**DIRECTIVE:**
Repeat each line exactly, leaving nothing out.

**COLLECTED MATERIAL:**

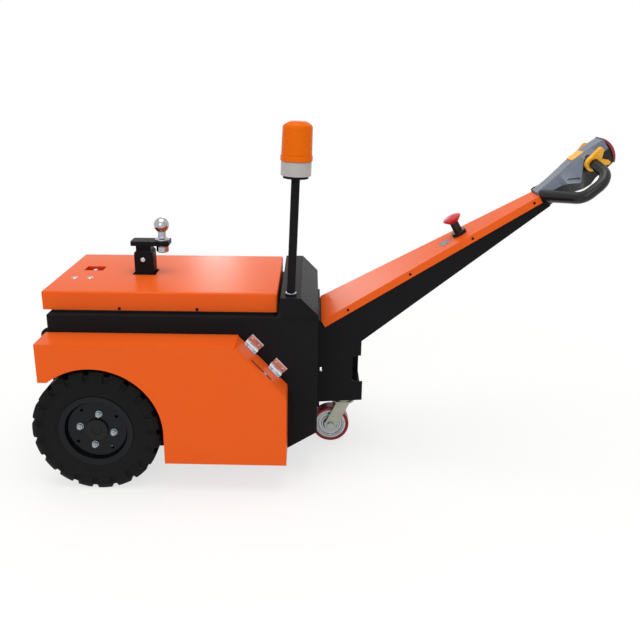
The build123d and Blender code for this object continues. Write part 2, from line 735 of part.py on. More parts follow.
def receiver():
    half = RECEIVER_SQUARE / 2
    bore = half - RECEIVER_WALL
    deck = BODY_DECK - BODY_SHEET
    width = BODY_HALF - BODY_SHEET
    x_low, x_high = RECEIVER_X - BRIDGE_LENGTH / 2, RECEIVER_X + BRIDGE_LENGTH / 2
    tube = block(-half, half, -half, half, deck, RECEIVER_TOP)
    tube = fillet(tube.edges().filter_by(Axis.Z), RECEIVER_WALL)
    corners = side_polygon(
        (-half, RECEIVER_TOP - RECEIVER_CORNER),
        (-half, RECEIVER_TOP),
        (-half + RECEIVER_CORNER, RECEIVER_TOP),
    )
    for turn in (0, 180):
        tube -= Rot(0, 0, turn) * side_prism(corners, -RECEIVER_SQUARE, RECEIVER_SQUARE)
    tube = Pos(RECEIVER_X, 0, 0) * (tube - block(-bore, bore, -bore, bore, deck, RECEIVER_TOP + OVERRUN))
    bridge = block(x_low, x_high, -width, width, deck - BRIDGE_THICKNESS, deck)
    return tube + bridge - pin_hole()


def pin_hole():
    return Pos(RECEIVER_X, 0, PIN_LEVEL) * crossbar(PIN_RADIUS + PIN_GAP, -RECEIVER_SQUARE, RECEIVER_SQUARE)


def ball_mount():
    half, wide = SHANK_SQUARE / 2, PLATE_WIDTH / 2
    shank = block(-half, half, -half, half, RECEIVER_TOP - SHANK_DEPTH, PLATE_FLOOR)
    shank = Pos(RECEIVER_X, 0, 0) * shank
    plate = block(PLATE_REAR, PLATE_FRONT, -wide, wide, PLATE_FLOOR, PLATE_TOP)
    plate = fillet(plate.edges().filter_by(Axis.Z), PLATE_ROUND)
    hole = post(BALL_SHANK_RADIUS + PIN_GAP, PLATE_FLOOR - OVERRUN, PLATE_TOP + OVERRUN)
    return shank + plate - pin_hole() - Pos(BALL_X, 0, 0) * hole


def tow_ball():
    centre = PLATE_TOP + BALL_RISE
    ball = Pos(0, 0, centre) * Sphere(BALL_RADIUS)
    neck = post(BALL_NECK_RADIUS, PLATE_TOP, centre)
    seat = Cone(BALL_FLANGE_RADIUS, BALL_NECK_RADIUS, BALL_FLANGE_HEIGHT, align=STANDING)
    shank = post(BALL_SHANK_RADIUS, PLATE_FLOOR - BALL_SHANK_LENGTH, PLATE_TOP)
    return Pos(BALL_X, 0, 0) * (ball + neck + Pos(0, 0, PLATE_TOP) * seat + shank)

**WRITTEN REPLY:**
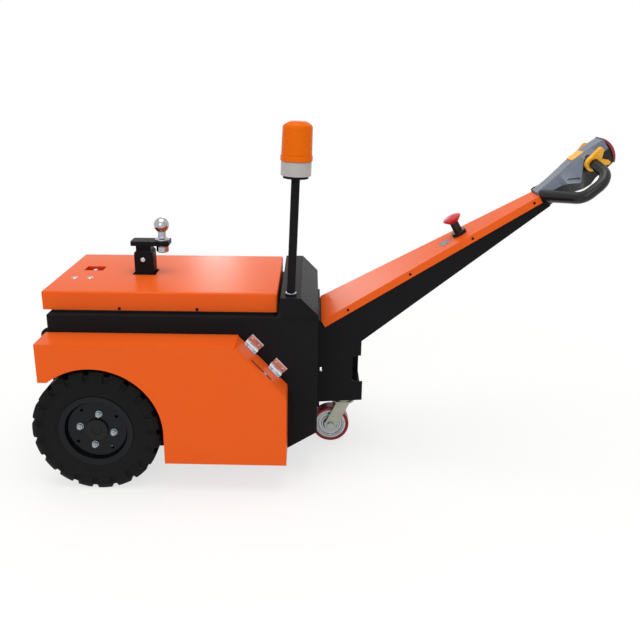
The build123d and Blender code for this object continues. Write part 2, from line 735 of part.py on. More parts follow.
def receiver():
    half = RECEIVER_SQUARE / 2
    bore = half - RECEIVER_WALL
    deck = BODY_DECK - BODY_SHEET
    width = BODY_HALF - BODY_SHEET
    x_low, x_high = RECEIVER_X - BRIDGE_LENGTH / 2, RECEIVER_X + BRIDGE_LENGTH / 2
    tube = block(-half, half, -half, half, deck, RECEIVER_TOP)
    tube = fillet(tube.edges().filter_by(Axis.Z), RECEIVER_WALL)
    corners = side_polygon(
        (-half, RECEIVER_TOP - RECEIVER_CORNER),
        (-half, RECEIVER_TOP),
        (-half + RECEIVER_CORNER, RECEIVER_TOP),
    )
    for turn in (0, 180):
        tube -= Rot(0, 0, turn) * side_prism(corners, -RECEIVER_SQUARE, RECEIVER_SQUARE)
    tube = Pos(RECEIVER_X, 0, 0) * (tube - block(-bore, bore, -bore, bore, deck, RECEIVER_TOP + OVERRUN))
    bridge = block(x_low, x_high, -width, width, deck - BRIDGE_THICKNESS, deck)
    return tube + bridge - pin_hole()


def pin_hole():
    return Pos(RECEIVER_X, 0, PIN_LEVEL) * crossbar(PIN_RADIUS + PIN_GAP, -RECEIVER_SQUARE, RECEIVER_SQUARE)


def ball_mount():
    half, wide = SHANK_SQUARE / 2, PLATE_WIDTH / 2
    shank = block(-half, half, -half, half, RECEIVER_TOP - SHANK_DEPTH, PLATE_FLOOR)
    shank = Pos(RECEIVER_X, 0, 0) * shank
    plate = block(PLATE_REAR, PLATE_FRONT, -wide, wide, PLATE_FLOOR, PLATE_TOP)
    plate = fillet(plate.edges().filter_by(Axis.Z), PLATE_ROUND)
    hole = post(BALL_SHANK_RADIUS + PIN_GAP, PLATE_FLOOR - OVERRUN, PLATE_TOP + OVERRUN)
    return shank + plate - pin_hole() - Pos(BALL_X, 0, 0) * hole


def tow_ball():
    centre = PLATE_TOP + BALL_RISE
    ball = Pos(0, 0, centre) * Sphere(BALL_RADIUS)
    neck = post(BALL_NECK_RADIUS, PLATE_TOP, centre)
    seat = Cone(BALL_FLANGE_RADIUS, BALL_NECK_RADIUS, BALL_FLANGE_HEIGHT, align=STANDING)
    shank = post(BALL_SHANK_RADIUS, PLATE_FLOOR - BALL_SHANK_LENGTH, PLATE_TOP)
    return Pos(BALL_X, 0, 0) * (ball + neck + Pos(0, 0, PLATE_TOP) * seat + shank)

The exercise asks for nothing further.